| GIVEN DATA |
● ● ● ●
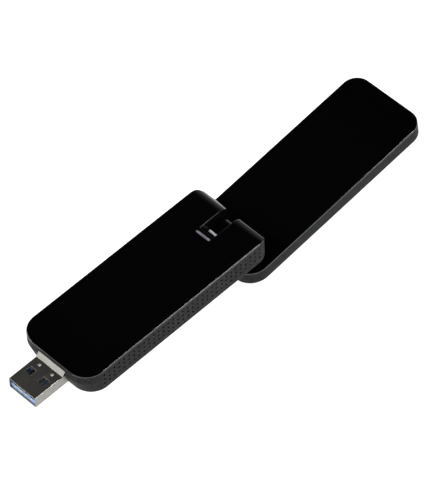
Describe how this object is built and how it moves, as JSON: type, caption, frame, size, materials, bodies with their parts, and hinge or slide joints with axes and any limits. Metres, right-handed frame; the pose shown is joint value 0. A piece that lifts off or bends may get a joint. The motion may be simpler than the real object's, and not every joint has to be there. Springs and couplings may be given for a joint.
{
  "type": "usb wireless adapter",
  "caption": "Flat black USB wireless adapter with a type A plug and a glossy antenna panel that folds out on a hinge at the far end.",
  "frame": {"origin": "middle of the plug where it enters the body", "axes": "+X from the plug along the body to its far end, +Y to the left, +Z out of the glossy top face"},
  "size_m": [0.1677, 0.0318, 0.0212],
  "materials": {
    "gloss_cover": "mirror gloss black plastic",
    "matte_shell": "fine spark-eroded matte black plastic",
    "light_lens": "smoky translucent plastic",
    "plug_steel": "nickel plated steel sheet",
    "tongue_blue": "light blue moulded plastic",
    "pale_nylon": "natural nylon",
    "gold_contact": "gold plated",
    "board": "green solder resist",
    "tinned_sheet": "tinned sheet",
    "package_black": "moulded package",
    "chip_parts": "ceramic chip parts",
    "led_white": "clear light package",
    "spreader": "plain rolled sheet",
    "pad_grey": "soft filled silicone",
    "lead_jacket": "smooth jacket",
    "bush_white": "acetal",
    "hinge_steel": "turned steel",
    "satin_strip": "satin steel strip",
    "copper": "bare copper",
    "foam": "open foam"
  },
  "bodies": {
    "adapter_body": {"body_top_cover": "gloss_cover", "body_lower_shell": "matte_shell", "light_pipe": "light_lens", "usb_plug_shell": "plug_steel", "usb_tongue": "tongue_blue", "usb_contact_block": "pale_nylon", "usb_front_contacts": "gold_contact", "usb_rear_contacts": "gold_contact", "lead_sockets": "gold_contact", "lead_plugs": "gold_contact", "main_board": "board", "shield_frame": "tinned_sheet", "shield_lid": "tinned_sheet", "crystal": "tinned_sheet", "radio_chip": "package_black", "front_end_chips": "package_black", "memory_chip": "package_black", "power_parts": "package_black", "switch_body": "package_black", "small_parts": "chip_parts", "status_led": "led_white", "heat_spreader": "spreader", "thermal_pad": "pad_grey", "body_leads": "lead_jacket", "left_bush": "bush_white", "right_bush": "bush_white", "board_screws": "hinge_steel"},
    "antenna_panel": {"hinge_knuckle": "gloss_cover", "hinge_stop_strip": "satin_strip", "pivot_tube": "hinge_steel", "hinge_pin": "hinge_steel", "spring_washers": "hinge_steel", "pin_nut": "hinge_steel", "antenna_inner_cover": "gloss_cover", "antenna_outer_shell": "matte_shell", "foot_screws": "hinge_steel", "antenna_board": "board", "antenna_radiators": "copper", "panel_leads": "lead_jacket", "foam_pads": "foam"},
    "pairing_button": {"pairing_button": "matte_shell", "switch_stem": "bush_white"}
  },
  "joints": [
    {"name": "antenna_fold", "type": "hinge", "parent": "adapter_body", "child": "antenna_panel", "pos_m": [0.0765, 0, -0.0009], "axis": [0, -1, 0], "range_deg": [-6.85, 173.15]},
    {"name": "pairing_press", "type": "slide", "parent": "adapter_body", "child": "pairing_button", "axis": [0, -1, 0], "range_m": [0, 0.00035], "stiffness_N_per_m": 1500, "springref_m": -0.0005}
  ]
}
● ● ● ●
| STATED GOAL |
Only the number is wanted: how many lines contain the string "caption"?

| WRITTEN RESPONSE |
2